From Bloomberg

Oil fell for the fourth time in five days as President Donald Trump called on OPEC to lift production and data showed the U.S. economy cooling faster than expected.

Futures in New York almost staged a comeback as trading closed, but still ended down 0.2 percent. It’s “very important” that OPEC increase crude flows as prices are “getting too high,” Trump tweeted on Thursday, giving an extra shove to a crude market already slumping. Later, the U.S. reported fourth-quarter economic growth had slowed more than initially thought.

“Yesterday’s flurry of profit-taking is gaining momentum,” analysts at PVM Oil Associates Ltd. wrote in a note to clients. “The price action over the past few days highlights an underlying lack of confidence in higher oil prices” and “a prevailing sense of wariness over the health of the global economy.”

Still, some bulls remained in a market that has seen prices rise 30 percent this year, propelled by OPEC production cuts. Futures slid as much as 2 percent earlier in the day, but that attracted investors who still have faith in the rally, according to Bob Yawger, director of the futures division at Mizuho Securities USA in New York.

“They will continue to push until the upside goes sour,” he said. “They view these opportunities as a buy-the-dip thing rather than time to bail.”

Still, there were signs of strain within the producer alliance that agreed to slash output late last year. Russia may only agree to a three-month extension of output cuts and it’s facing internal pressure to start pumping more oil, Reuters reported, citing people familiar with the matter.

Earlier this month, Saudi Arabia led the Organization of Petroleum Exporting Countries and its partners to reaffirm their commitment to the cuts, but the Saudis agreed to defer until June a decision on whether to extend the curbs. American sanctions on OPEC members Iran and Venezuela have also propped up prices.

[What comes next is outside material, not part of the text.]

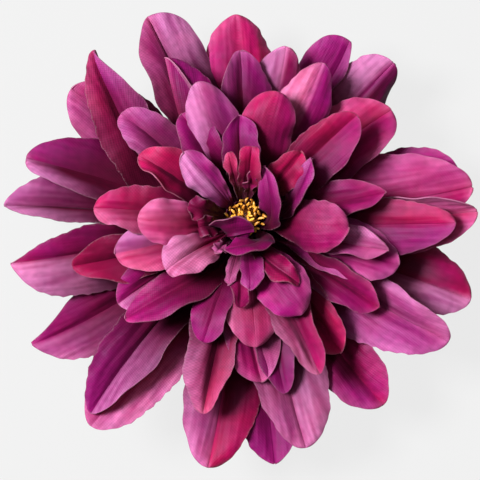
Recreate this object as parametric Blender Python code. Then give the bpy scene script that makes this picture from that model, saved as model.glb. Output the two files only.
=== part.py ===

Prices slid immediately after Trump’s tweet, but “we bounced off the lows pretty convincingly, and I think that’s because everybody knows the Saudis are not going to bow to him,” said Bob Iaccino, chief market strategist at Chicago-based Path Trading Partners. “OPEC wants $70.”

West Texas Intermediate for May delivery shed 11 cents to close at $59.30 a barrel on the New York Mercantile Exchange. Brent for the same month, which expires Friday, was a penny lower at $67.82 on the London-based ICE Futures Europe exchange.

Crude was already under pressure after an unexpected surge in U.S. oil stockpiles on Wednesday. A jump in gasoline storage in the New York Harbor area unnerved investors as well, leading to a slide in the gasoline crack spread used as a proxy for profit margins.

“If that goes lower, that implies you don’t need as much gasoline,” Yawger said .“That implies you don’t need as much crude oil to make gasoline and that just sends the whole chain of command on a downward spiral.”